Council President Philip King said he would schedule work sessions for council to build a consensus on which option to put in place by September. The rates must be in effect by November in order for collections to begin at the first of next year.
The committee considered three final options for the rate hikes last week, all of which include, for the first time, greater rate increases for commercial and industrial businesses. Until this time, businesses have been charged the same rate as residents.
The rate hikes are designed on a sliding scale over nine years with the largest increases in initial years.
"It's going to be rough in 2013, 2014 and 2015," Mr. Hewitt said.
One proposal increases residential rates 9.4 percent in 2013, 8.6 percent in 2014 and 4.3 percent in 2015. That is followed by six years with increases ranging from 3 percent to 3.5 percent. A second proposal raises rates 7.2 percent and 7.4 percent in the first two years and 4.4 percent in the third year, followed by an average of 3 percent to 3.5 percent increases in the succeeding years. A third scenario starts with 5.2 percent, 5.4 percent and 5.9 percent increases followed by rate increases averaging 3.4 percent to 4.5 percent.

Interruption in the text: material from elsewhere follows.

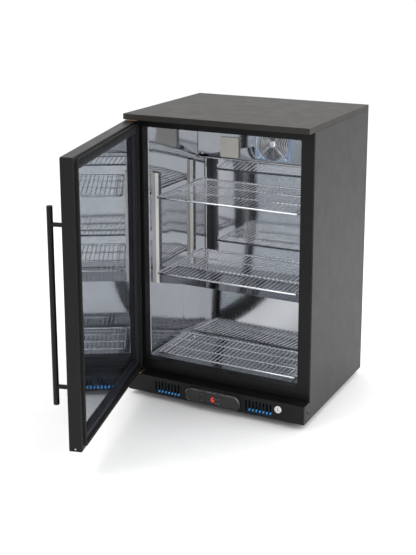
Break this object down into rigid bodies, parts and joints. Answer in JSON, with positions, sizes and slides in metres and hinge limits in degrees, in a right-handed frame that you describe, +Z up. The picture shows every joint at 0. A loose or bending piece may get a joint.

The average residential user consumes about 4,400 gallons a month and now pays about $69.19. With a 9.4 percent increase, they would see bills rise by about $6.49 a month, or $77.88 for the year.
Rates for businesses would be higher, starting with about 23.5 percent increases in the first year under one proposal. Other proposals show initial year increases of about 21 percent or 18.5 percent.
Officials have been seeking a way to eliminate the siphoning of monies from the general fund but have said that would be too burdensome for homeowners and businesses. Instead, the proposals would reduce the transfers from the general fund over a nine-year period.
"There's no way, realistically, we can alleviate the subsidy from the general fund," Mr. King said. "The only way is over nine years."
He estimated that the city will draw about $4 million from the general fund over those nine years.
While still painful for water and sewer users, Mr. King said, without the rate increases, they would be hit with higher ones later to dig out the city's budget. "We wouldn't have a chance of catching up without hitting people hard," he said.
Mr. Hewitt pointed out that much of the debt for the two systems is the result of unfunded mandates, such as the water treatment plant that was required because arsenic levels that were slightly above federal standards.
Councilwoman Deborah Reiter said some of the pain could have been avoided if past councils had implemented regular nominal increases. Instead, rates were unchanged for years, she said.
Councilman John Mallen agreed, saying, "The city fathers have not been kind to residents in the past.